The present invention relates to automatic speech recognition and more specifically to recognizing and translating speech. Automatic speech processing has advanced significantly but is still largely compartmentalized. For instance, automatic speech recognition typically transcribes speech orthographically and hence insufficiently captures context beyond words. Enriched transcription combines automatic speech recognition, speaker identification and natural language processing with the goal of producing richly annotated speech transcriptions that are useful both to human readers and to automated programs for indexing, retrieval and analysis. Some examples of enriched transcription include punctuation detection, topic segmentation, disfluency detection and clean-up, semantic annotation, pitch accent, boundary tone detection, speaker segmentation, speaker recognition, and annotation of speaker attributes. These meta-level tags are an intermediate representation of the context of the utterance along with the content provided by the orthographical transcription. Accordingly, what is needed in the art is an improved way to enrich automatic speech translation with information beyond the text to be translated. Additional features and advantages of the invention will be set forth in the description which follows, and in part will be obvious from the description, or may be learned by practice of the invention.
The features and advantages of the invention may be realized and obtained by means of the instruments and combinations particularly pointed out in the appended claims. These and other features of the present invention will become more fully apparent from the following description and appended claims, or may be learned by the practice of the invention as set forth herein. Disclosed are systems, computer-implemented methods, and tangible computer-readable media for enriching spoken language translation with dialog acts. The method includes receiving a source speech signal, tagging dialog acts associated with the received source speech signal using a classification model (such as a maximum entropy model), dialog acts being domain independent or domain dependent descriptions of an intended action a speaker carries out by uttering the source speech signal, producing an enriched hypothesis of the source speech signal incorporating the dialog act tags, and outputting a natural language response of the enriched hypothesis in a target language. An example system for translating speech using dialog act tags accepts an incoming speech signal. If the tagger realizes that the speech signal has multiple sentences or multiple dialog acts, a speech segmenter splits the speech into discrete sentences or into discrete dialog acts. The tagger then analyzes each sentence or dialog act and can classify them into sets of tags based on the categories described above, such as statement, acknowledgement, abandoned, agreement, question, appreciation, etc. The tagger outputs enriched, dialog-act-tagged speech, sending it to a translation module capable of understanding and incorporating the additional dialog act tag enriched speech. A phrase translation table can assist the translation module in translating the enriched speech. Further, dialog act specific translation models can generate hypotheses that are more accurate with sufficient training data than without the use of dialog acts.

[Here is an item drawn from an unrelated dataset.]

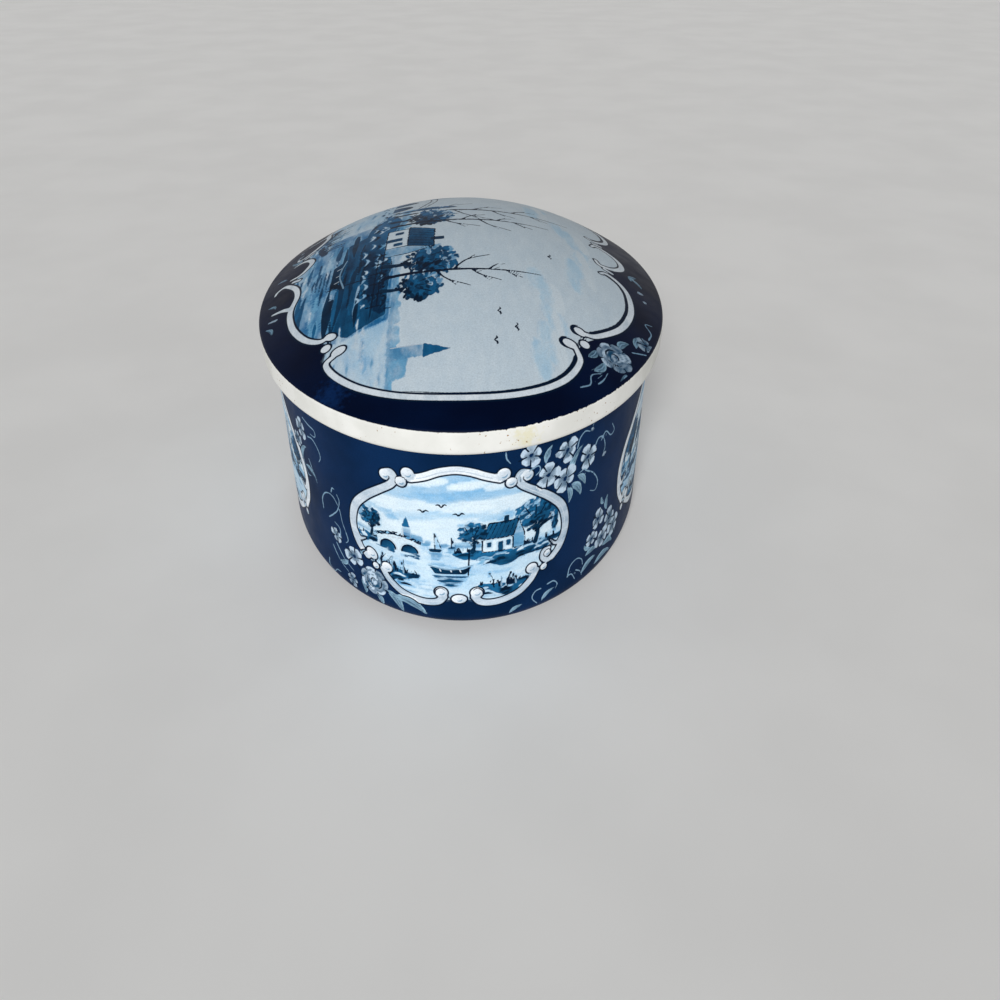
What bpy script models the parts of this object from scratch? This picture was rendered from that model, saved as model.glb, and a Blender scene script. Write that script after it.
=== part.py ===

The translation module then converts the enriched speech to enriched translated speech in a language other than the original speech signal. For example, the original speech signal can be French and the translation module can output the enriched translated speech in Hindi. In one example, not shown, a single dialog act tagger connects to multiple translation modules, each capable of translating into a different language. In another example, a single translation module contains multiple plug-in modules which translate the speech signal to multiple different languages. The system can output actual speech or the system can output a set of instructions for reproducing speech, such as a lossless or lossy digital audio file or a Speech Synthesis Markup Language (SSML) file. Tags can be grouped into sets such as statement, acknowledgement, abandoned, agreement, question, appreciation, and other. The step of producing an enriched translation of the source speech signal uses a translation model containing a dialog act specific phrase translation table. The method can further include appending to each phrase translation table belonging to a particular dialog act specific translation model those entries from a complete model that are not present in the phrase table of the dialog act specific translation model, and weighting appended entries by a factor. When the source speech signal is a dialog turn having multiple sentences, the method can further include segmenting the source speech signal, tagging dialog acts in each segment using a maximum entropy model, and producing an enriched translation of each segment in a target language incorporated with the dialog act tags. The method can further include annotating tagged dialog acts.